PULSAR project to research nuclear technology for Europe's space missions

21 June 2022

Tractebel will lead the PULSAR consortium conducting research on dynamic radioisotope power systems (RPS) fuelled by plutonium-238 (Pu-238) for space applications - to provide spacecraft and astronauts with electricity and heat when the sun does not supply enough power.

An artist impression of a possible Moon base (Image: ESA - P Carril)

The project is being funded by the European Commission’s Euratom Research and Training Programme, and is in addition to the study Tractebel is already carrying out for the European Space Agency on the possibility of producing Pu-238 in the European Union.

The consortium includes the Joint Research Centre of the European Commission, the Belgian Nuclear Research Centre (SCK CEN), the French Alternative Energies and Atomic Energy Commission (CEA), INCOTEC, ArianeGroup, Airbus Defense and Space, the University of Bourgogne Franche Comté and Arttic.

Tractebel says that with current nuclear batteries, radioisotope thermoelectric generators (RTGs), "substantial amounts of fuel and large RTG are needed to power missions, which increases the weight to be launched by the space rocket … the project aims to significantly increase the efficiency of the RPS thanks to an advanced Stirling engine".

PULSAR also aims to develop technology and capabilities in Europe to produce Pu-238 - currently no Pu-238 or RPS are manufactured in Europe and "as space has become a strategic and economic priority for Europe” its dependence on other countries “is a major concern".

Possible uses of the technology, beyond rockets, include establishing a permanent base on the moon, and the technology could be adapted to provide power in "challenging environments on Earth, such as in deep geological repositories for storing nuclear waste" or in the deep sea or in remote mines.

Tractebel’s Brieuc Spindler, PULSAR project manager, said: "Together with our consortium partners, the PULSAR project paves the way for independently manufactured European nuclear power systems.
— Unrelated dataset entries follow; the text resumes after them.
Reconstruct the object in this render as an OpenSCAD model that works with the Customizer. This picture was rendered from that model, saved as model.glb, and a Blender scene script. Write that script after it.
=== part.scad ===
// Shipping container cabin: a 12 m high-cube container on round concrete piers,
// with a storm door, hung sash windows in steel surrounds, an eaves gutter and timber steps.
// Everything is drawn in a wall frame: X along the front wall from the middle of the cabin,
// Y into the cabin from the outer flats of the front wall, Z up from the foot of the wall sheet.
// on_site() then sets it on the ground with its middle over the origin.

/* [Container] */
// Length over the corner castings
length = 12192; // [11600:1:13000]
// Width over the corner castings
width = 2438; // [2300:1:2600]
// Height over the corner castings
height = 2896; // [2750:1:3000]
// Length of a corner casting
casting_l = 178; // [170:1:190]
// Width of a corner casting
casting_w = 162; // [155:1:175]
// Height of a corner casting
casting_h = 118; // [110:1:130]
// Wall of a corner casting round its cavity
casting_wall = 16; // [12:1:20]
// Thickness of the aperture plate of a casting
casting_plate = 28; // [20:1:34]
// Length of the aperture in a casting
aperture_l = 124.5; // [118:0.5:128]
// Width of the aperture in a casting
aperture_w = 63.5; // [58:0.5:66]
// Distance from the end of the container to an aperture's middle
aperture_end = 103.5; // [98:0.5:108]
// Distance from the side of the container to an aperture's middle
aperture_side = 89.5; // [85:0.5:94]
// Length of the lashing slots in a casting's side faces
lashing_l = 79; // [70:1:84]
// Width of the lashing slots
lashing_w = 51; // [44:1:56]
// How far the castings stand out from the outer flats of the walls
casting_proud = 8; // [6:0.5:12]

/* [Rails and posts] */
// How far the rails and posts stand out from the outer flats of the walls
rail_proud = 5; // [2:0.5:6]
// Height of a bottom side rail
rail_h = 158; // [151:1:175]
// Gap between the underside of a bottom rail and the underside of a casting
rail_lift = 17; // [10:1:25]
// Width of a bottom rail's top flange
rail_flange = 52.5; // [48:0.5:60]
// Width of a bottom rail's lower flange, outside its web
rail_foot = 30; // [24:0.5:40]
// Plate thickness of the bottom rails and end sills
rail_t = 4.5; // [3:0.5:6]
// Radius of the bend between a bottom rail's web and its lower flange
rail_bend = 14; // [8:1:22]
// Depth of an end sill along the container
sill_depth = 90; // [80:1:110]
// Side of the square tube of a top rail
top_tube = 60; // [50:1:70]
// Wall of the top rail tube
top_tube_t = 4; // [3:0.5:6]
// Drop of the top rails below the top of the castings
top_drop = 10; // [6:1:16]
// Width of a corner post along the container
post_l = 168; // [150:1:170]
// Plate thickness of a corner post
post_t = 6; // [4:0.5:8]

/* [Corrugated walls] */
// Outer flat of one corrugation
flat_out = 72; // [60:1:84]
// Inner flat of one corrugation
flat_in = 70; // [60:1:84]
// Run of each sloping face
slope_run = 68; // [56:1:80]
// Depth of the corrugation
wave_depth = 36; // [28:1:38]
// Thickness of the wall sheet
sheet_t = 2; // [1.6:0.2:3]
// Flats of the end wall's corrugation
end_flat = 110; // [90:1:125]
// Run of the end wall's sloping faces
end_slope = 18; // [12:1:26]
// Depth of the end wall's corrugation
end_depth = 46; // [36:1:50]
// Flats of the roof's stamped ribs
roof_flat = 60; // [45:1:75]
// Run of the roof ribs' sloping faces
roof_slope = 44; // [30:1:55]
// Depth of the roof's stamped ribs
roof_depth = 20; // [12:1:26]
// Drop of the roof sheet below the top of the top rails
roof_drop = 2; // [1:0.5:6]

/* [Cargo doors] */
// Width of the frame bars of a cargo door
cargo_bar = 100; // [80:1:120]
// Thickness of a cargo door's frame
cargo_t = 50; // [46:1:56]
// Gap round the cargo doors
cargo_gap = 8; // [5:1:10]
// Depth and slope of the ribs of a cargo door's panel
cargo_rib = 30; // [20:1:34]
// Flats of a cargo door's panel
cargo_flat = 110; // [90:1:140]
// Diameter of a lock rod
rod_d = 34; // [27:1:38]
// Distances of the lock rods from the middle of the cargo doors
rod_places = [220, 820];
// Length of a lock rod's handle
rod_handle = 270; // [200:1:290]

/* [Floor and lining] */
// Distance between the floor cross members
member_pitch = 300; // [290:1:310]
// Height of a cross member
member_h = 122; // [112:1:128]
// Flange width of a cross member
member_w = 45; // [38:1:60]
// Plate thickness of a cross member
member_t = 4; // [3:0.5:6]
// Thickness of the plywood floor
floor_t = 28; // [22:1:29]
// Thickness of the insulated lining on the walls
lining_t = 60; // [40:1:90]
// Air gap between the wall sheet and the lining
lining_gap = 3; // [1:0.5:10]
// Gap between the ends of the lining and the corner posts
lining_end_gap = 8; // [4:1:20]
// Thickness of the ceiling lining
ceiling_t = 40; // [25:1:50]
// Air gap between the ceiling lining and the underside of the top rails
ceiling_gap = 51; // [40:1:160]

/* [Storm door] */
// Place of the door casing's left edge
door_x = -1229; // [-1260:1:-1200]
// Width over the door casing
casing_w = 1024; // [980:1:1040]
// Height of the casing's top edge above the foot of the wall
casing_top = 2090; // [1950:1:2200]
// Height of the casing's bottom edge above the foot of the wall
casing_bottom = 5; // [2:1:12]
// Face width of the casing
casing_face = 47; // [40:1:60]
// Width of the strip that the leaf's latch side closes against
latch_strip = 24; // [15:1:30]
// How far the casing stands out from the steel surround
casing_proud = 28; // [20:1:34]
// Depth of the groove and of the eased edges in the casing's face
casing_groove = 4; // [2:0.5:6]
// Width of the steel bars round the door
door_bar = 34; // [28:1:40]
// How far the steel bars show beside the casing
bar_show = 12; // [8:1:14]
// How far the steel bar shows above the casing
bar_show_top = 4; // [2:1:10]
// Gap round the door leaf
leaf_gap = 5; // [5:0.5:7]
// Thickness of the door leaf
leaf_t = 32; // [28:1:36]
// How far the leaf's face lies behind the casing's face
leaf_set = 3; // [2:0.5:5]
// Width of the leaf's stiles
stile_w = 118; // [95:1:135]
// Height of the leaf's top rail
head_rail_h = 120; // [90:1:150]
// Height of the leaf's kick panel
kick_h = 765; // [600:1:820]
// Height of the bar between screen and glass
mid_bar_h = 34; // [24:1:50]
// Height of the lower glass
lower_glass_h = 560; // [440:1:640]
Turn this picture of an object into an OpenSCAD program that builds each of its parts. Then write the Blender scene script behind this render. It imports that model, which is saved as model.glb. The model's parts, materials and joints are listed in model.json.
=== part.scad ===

It takes us a step closer to the 'new frontier' of human habitat on the moon and this is a great source of inspiration and motivation for the whole team."

The space community has relied mainly on photovoltaic power systems, a technology that was originally developed for the purpose of space applications and has found many terrestrial uses. However, these systems pose severe limitations for missions to places like the outer solar system. The available solar energy reduces with the square of the distance from the sun. For example, at Saturn the solar power density is a hundred times smaller than at Earth. There is also the issue of the two week-long nights on the Moon.

It has meant that radioisotope power sources - sometimes referred to as nuclear batteries - fuelled with Pu-238 have generally been used in space missions since the early 1960s. Radioisotope thermoelectric generators and radioisotope heater units can provide power and heat continuously over long, deep space missions. Pu-238 is made by irradiating neptunium-237, recovered from research reactor fuel or special targets, in research reactors.